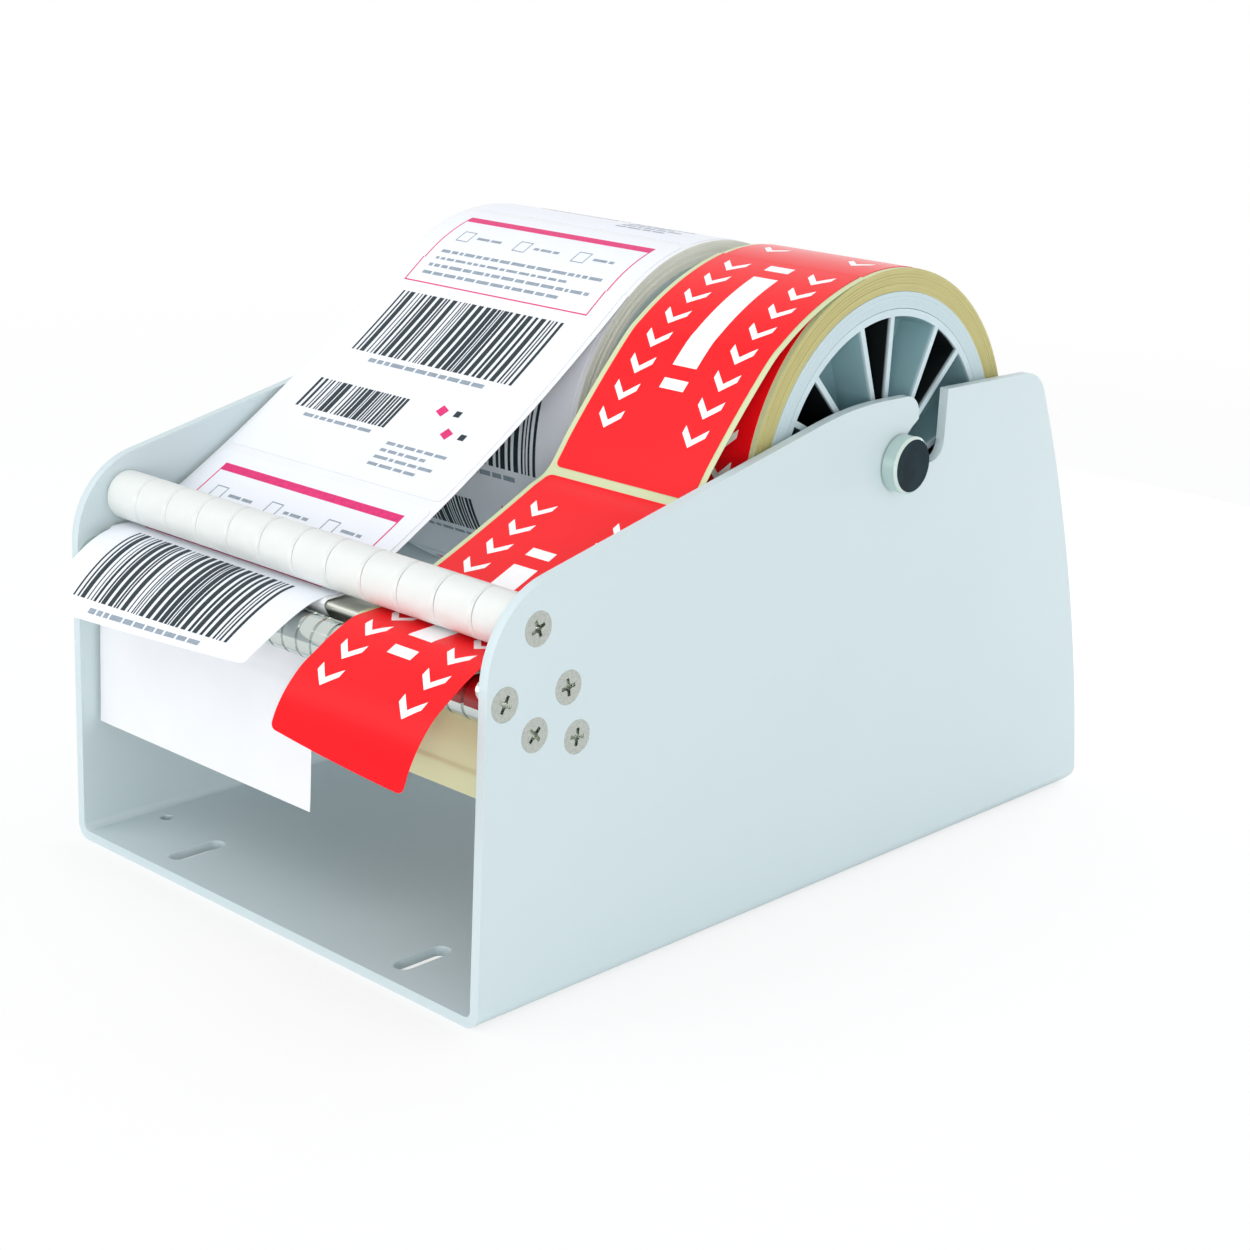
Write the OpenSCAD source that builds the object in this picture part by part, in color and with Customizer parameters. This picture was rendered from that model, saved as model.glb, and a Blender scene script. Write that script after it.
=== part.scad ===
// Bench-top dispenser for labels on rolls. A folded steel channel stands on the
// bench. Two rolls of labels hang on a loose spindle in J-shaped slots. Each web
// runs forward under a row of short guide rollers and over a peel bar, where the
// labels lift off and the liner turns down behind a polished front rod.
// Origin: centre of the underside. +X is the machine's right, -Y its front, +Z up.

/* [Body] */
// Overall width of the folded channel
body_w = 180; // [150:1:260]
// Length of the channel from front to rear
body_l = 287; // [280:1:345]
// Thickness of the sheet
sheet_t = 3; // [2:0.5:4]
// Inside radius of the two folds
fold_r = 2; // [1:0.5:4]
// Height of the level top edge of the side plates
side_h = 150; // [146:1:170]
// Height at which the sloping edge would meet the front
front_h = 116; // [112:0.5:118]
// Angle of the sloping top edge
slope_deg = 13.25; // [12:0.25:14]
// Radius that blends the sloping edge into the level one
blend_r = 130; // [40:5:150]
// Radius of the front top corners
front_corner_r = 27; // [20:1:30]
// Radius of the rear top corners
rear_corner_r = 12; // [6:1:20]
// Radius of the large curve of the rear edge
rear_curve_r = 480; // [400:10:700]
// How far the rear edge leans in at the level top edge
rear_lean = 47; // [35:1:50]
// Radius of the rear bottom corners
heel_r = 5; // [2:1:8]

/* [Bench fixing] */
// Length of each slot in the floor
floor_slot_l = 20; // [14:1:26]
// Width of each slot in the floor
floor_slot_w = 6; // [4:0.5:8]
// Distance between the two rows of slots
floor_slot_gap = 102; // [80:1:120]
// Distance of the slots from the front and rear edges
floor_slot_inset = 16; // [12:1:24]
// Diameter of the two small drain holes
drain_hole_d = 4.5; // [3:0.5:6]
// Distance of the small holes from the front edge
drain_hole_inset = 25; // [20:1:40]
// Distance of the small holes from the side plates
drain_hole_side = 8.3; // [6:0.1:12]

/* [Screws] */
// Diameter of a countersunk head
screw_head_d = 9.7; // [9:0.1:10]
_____
→ GOAL: Hand back the material above in full, exactly as written.

→ EXPECTED ANSWER:
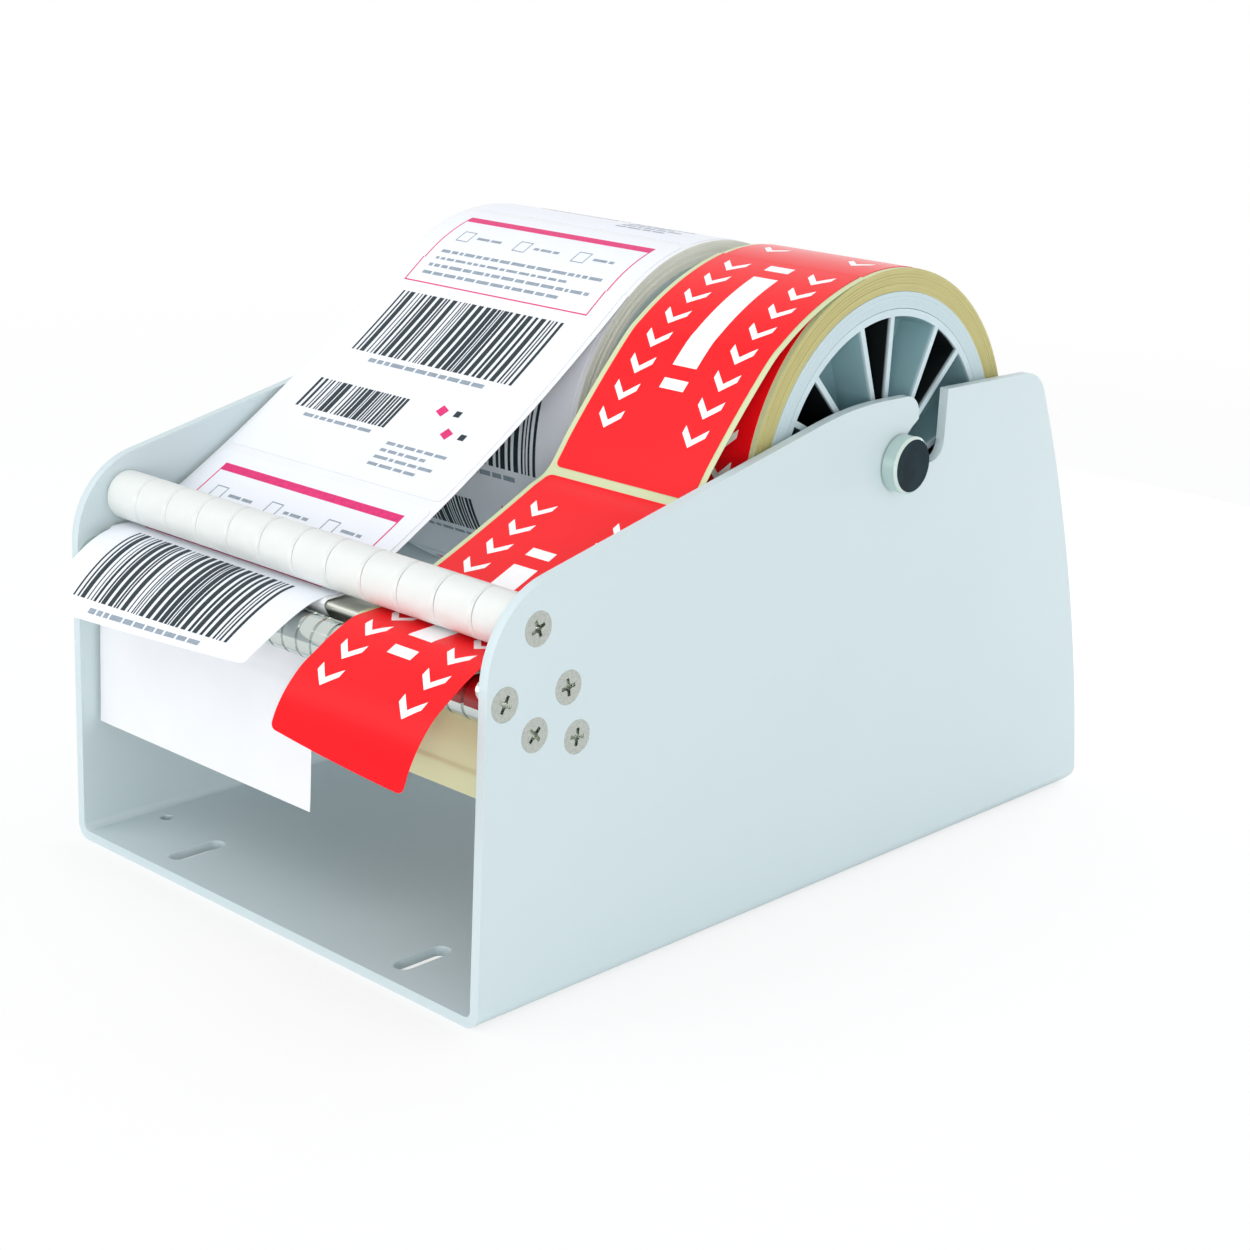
Write the OpenSCAD source that builds the object in this picture part by part, in color and with Customizer parameters. This picture was rendered from that model, saved as model.glb, and a Blender scene script. Write that script after it.
=== part.scad ===
// Bench-top dispenser for labels on rolls. A folded steel channel stands on the
// bench. Two rolls of labels hang on a loose spindle in J-shaped slots. Each web
// runs forward under a row of short guide rollers and over a peel bar, where the
// labels lift off and the liner turns down behind a polished front rod.
// Origin: centre of the underside. +X is the machine's right, -Y its front, +Z up.

/* [Body] */
// Overall width of the folded channel
body_w = 180; // [150:1:260]
// Length of the channel from front to rear
body_l = 287; // [280:1:345]
// Thickness of the sheet
sheet_t = 3; // [2:0.5:4]
// Inside radius of the two folds
fold_r = 2; // [1:0.5:4]
// Height of the level top edge of the side plates
side_h = 150; // [146:1:170]
// Height at which the sloping edge would meet the front
front_h = 116; // [112:0.5:118]
// Angle of the sloping top edge
slope_deg = 13.25; // [12:0.25:14]
// Radius that blends the sloping edge into the level one
blend_r = 130; // [40:5:150]
// Radius of the front top corners
front_corner_r = 27; // [20:1:30]
// Radius of the rear top corners
rear_corner_r = 12; // [6:1:20]
// Radius of the large curve of the rear edge
rear_curve_r = 480; // [400:10:700]
// How far the rear edge leans in at the level top edge
rear_lean = 47; // [35:1:50]
// Radius of the rear bottom corners
heel_r = 5; // [2:1:8]

/* [Bench fixing] */
// Length of each slot in the floor
floor_slot_l = 20; // [14:1:26]
// Width of each slot in the floor
floor_slot_w = 6; // [4:0.5:8]
// Distance between the two rows of slots
floor_slot_gap = 102; // [80:1:120]
// Distance of the slots from the front and rear edges
floor_slot_inset = 16; // [12:1:24]
// Diameter of the two small drain holes
drain_hole_d = 4.5; // [3:0.5:6]
// Distance of the small holes from the front edge
drain_hole_inset = 25; // [20:1:40]
// Distance of the small holes from the side plates
drain_hole_side = 8.3; // [6:0.1:12]

/* [Screws] */
// Diameter of a countersunk head
screw_head_d = 9.7; // [9:0.1:10]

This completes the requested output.